The required output consists solely of the lines from the one containing "Continue the Blender" down to the one containing "return dress(plate, tablet.finish)", both included, each quoted exactly.

MATERIAL PROVIDED

——————————

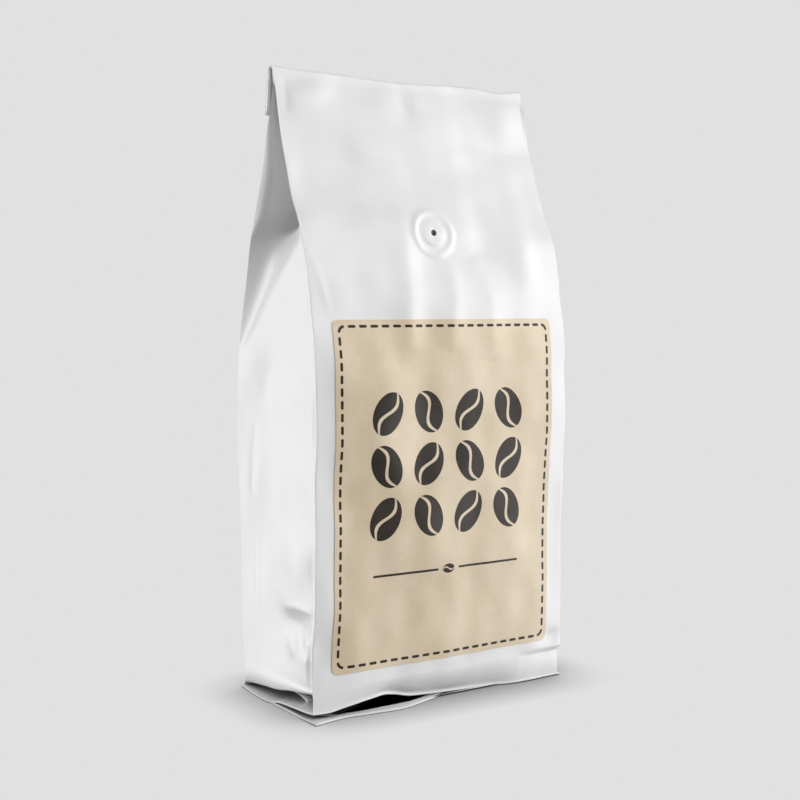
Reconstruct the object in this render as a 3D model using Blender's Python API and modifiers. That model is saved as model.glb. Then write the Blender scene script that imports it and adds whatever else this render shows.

——————————

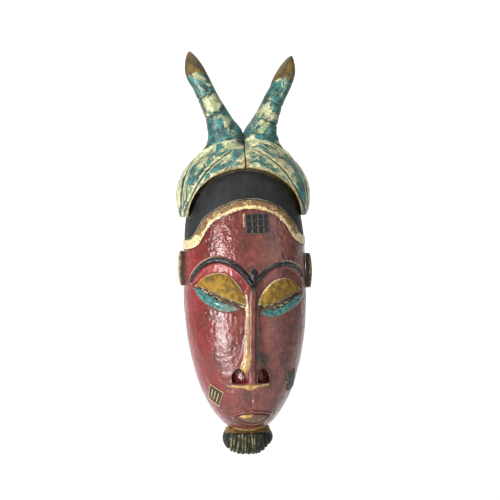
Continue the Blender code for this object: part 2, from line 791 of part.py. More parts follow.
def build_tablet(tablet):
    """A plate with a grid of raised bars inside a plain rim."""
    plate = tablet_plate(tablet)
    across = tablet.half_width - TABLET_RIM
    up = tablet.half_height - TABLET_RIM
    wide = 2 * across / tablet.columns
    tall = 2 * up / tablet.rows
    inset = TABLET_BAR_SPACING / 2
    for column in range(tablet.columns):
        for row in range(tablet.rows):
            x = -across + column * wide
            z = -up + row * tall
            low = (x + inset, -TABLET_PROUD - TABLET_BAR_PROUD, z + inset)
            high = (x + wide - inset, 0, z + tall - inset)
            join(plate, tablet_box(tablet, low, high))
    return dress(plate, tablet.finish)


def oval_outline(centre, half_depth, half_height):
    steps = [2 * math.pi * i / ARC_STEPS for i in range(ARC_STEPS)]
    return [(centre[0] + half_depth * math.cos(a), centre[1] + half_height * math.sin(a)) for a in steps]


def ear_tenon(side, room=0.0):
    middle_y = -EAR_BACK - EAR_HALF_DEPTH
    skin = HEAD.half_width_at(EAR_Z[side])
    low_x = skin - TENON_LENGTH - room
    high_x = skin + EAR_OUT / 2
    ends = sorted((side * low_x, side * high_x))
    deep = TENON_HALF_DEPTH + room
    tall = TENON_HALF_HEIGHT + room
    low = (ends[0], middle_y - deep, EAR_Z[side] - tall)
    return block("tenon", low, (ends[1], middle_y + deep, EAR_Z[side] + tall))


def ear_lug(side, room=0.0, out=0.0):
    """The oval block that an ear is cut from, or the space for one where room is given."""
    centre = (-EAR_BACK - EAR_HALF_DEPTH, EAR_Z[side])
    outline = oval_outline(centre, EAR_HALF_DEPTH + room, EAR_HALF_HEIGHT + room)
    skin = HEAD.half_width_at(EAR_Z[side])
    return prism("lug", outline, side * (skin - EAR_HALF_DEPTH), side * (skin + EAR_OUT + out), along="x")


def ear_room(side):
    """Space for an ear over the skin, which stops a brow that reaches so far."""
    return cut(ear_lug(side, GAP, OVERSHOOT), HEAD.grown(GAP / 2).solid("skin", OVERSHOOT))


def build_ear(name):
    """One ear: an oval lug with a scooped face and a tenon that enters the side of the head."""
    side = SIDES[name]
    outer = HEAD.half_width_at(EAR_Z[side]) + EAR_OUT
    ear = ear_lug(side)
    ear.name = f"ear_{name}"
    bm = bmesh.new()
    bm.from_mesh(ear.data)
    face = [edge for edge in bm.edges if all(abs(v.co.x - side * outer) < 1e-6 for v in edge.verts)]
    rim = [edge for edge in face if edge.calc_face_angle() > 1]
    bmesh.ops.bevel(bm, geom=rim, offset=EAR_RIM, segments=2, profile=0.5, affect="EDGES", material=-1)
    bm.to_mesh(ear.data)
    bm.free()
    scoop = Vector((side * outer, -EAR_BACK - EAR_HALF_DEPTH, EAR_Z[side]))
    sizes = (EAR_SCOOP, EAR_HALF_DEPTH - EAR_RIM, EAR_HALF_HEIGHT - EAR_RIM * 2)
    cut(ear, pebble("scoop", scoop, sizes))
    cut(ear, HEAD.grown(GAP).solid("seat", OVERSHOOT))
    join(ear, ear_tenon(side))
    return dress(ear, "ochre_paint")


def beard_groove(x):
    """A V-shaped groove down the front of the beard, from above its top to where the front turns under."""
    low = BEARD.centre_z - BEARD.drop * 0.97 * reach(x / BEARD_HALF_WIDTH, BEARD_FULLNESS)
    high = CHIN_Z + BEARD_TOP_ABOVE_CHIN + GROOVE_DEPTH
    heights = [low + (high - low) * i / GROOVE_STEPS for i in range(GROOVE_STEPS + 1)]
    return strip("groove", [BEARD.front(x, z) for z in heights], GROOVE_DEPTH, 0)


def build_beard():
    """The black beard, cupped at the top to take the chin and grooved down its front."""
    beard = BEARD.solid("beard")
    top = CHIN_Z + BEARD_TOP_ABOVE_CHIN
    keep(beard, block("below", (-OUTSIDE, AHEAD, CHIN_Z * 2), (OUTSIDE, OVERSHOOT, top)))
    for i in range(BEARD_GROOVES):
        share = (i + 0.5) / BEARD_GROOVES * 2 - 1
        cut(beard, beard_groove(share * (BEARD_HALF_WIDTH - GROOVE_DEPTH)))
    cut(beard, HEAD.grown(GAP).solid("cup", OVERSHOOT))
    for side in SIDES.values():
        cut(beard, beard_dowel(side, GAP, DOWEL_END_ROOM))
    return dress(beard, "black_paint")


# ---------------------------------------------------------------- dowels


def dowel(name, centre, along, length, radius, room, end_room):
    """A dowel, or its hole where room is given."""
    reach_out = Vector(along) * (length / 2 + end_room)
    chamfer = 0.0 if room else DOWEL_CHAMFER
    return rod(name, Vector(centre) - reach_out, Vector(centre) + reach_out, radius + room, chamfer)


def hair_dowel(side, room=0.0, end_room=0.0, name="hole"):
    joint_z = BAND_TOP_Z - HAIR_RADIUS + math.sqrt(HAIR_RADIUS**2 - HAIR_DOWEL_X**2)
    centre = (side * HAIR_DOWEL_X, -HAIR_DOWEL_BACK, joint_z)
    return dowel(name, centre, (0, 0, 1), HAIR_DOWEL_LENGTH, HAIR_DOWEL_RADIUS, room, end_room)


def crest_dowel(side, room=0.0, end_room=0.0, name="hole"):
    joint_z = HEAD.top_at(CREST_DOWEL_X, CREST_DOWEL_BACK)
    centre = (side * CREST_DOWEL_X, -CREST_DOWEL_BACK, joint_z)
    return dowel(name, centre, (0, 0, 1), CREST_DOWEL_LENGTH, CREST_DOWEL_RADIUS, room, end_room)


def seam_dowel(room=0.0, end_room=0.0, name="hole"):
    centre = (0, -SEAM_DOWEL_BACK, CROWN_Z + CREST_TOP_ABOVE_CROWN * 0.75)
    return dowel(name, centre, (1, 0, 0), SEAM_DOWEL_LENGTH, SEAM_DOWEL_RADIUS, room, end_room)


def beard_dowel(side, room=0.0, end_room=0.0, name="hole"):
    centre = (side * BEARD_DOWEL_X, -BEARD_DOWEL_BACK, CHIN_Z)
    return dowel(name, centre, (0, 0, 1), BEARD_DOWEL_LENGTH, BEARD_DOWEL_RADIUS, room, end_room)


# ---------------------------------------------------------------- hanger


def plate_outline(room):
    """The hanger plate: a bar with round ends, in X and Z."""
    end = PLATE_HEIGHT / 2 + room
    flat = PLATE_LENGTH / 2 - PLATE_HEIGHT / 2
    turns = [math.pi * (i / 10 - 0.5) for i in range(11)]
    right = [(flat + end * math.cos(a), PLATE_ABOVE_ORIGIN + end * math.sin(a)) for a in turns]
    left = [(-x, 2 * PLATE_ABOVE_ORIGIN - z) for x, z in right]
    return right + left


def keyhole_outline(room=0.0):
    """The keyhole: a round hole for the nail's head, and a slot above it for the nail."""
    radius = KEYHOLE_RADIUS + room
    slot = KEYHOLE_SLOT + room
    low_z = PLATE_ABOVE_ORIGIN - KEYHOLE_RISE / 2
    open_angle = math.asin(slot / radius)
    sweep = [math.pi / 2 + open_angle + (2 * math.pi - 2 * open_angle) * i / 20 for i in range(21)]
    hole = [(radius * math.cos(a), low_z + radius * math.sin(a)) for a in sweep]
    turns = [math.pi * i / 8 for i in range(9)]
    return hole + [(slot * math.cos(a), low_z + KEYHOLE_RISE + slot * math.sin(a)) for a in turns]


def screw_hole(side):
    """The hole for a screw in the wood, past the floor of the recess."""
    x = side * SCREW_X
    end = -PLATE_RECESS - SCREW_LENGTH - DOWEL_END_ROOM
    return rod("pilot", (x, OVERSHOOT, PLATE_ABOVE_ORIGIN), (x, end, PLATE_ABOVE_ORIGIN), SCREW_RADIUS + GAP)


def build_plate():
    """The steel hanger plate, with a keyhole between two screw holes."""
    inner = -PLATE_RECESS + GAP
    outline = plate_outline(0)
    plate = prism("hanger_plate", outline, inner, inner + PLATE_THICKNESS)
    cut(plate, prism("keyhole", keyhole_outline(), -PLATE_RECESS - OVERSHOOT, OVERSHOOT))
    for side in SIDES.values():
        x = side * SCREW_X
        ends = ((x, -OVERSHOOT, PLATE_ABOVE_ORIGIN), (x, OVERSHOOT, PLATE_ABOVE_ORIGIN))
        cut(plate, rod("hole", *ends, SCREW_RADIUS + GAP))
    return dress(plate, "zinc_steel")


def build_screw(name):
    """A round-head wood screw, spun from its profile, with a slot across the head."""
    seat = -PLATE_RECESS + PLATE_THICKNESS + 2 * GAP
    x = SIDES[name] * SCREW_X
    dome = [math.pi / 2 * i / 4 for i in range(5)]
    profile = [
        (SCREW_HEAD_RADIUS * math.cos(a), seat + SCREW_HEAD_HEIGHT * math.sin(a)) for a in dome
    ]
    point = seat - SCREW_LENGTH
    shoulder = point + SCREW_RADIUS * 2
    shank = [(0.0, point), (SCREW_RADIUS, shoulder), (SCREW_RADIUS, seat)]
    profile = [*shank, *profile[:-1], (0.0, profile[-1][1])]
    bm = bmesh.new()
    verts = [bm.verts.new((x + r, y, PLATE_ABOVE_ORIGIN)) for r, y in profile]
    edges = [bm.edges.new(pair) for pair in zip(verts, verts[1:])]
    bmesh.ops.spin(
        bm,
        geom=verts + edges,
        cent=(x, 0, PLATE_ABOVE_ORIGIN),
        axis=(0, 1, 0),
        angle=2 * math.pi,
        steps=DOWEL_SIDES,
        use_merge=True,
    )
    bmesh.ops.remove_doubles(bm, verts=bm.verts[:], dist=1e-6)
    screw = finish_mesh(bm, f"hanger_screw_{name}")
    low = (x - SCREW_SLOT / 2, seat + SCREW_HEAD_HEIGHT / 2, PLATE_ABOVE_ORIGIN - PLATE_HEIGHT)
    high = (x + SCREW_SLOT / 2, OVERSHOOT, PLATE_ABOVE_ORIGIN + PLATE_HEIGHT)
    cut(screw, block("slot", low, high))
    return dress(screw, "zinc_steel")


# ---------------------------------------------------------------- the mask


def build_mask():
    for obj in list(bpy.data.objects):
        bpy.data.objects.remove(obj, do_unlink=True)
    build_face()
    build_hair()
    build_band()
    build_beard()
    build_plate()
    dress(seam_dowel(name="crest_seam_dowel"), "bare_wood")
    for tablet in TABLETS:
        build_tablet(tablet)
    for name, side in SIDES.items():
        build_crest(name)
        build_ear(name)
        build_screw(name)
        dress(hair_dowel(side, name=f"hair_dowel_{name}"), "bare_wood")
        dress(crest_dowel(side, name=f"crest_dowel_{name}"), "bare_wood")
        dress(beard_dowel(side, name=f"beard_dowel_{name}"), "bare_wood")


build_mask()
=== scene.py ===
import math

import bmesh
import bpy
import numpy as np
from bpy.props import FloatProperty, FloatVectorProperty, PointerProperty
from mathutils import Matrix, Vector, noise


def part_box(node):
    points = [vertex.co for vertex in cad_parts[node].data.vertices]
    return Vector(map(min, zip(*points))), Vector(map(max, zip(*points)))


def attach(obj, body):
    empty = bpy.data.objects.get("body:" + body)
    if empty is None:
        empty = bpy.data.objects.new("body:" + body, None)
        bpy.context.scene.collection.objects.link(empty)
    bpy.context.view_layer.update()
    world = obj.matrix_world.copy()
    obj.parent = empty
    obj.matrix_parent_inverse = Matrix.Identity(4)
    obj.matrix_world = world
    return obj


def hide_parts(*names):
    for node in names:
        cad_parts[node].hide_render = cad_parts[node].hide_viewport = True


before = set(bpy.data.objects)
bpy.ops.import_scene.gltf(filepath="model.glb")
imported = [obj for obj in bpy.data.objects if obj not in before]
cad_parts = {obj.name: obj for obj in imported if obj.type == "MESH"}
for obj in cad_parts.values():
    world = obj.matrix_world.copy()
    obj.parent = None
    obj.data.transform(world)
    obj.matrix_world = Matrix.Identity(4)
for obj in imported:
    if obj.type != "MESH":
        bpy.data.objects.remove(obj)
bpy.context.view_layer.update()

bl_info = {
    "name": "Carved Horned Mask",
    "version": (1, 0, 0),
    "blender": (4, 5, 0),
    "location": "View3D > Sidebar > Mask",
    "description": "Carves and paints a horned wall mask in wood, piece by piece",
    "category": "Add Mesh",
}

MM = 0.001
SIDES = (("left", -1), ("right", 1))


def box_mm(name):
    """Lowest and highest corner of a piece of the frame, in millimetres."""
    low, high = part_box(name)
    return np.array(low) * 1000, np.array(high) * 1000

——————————

RESPONSE FOR THIS EXERCISE
Continue the Blender code for this object: part 2, from line 791 of part.py. More parts follow.
def build_tablet(tablet):
    """A plate with a grid of raised bars inside a plain rim."""
    plate = tablet_plate(tablet)
    across = tablet.half_width - TABLET_RIM
    up = tablet.half_height - TABLET_RIM
    wide = 2 * across / tablet.columns
    tall = 2 * up / tablet.rows
    inset = TABLET_BAR_SPACING / 2
    for column in range(tablet.columns):
        for row in range(tablet.rows):
            x = -across + column * wide
            z = -up + row * tall
            low = (x + inset, -TABLET_PROUD - TABLET_BAR_PROUD, z + inset)
            high = (x + wide - inset, 0, z + tall - inset)
            join(plate, tablet_box(tablet, low, high))
    return dress(plate, tablet.finish)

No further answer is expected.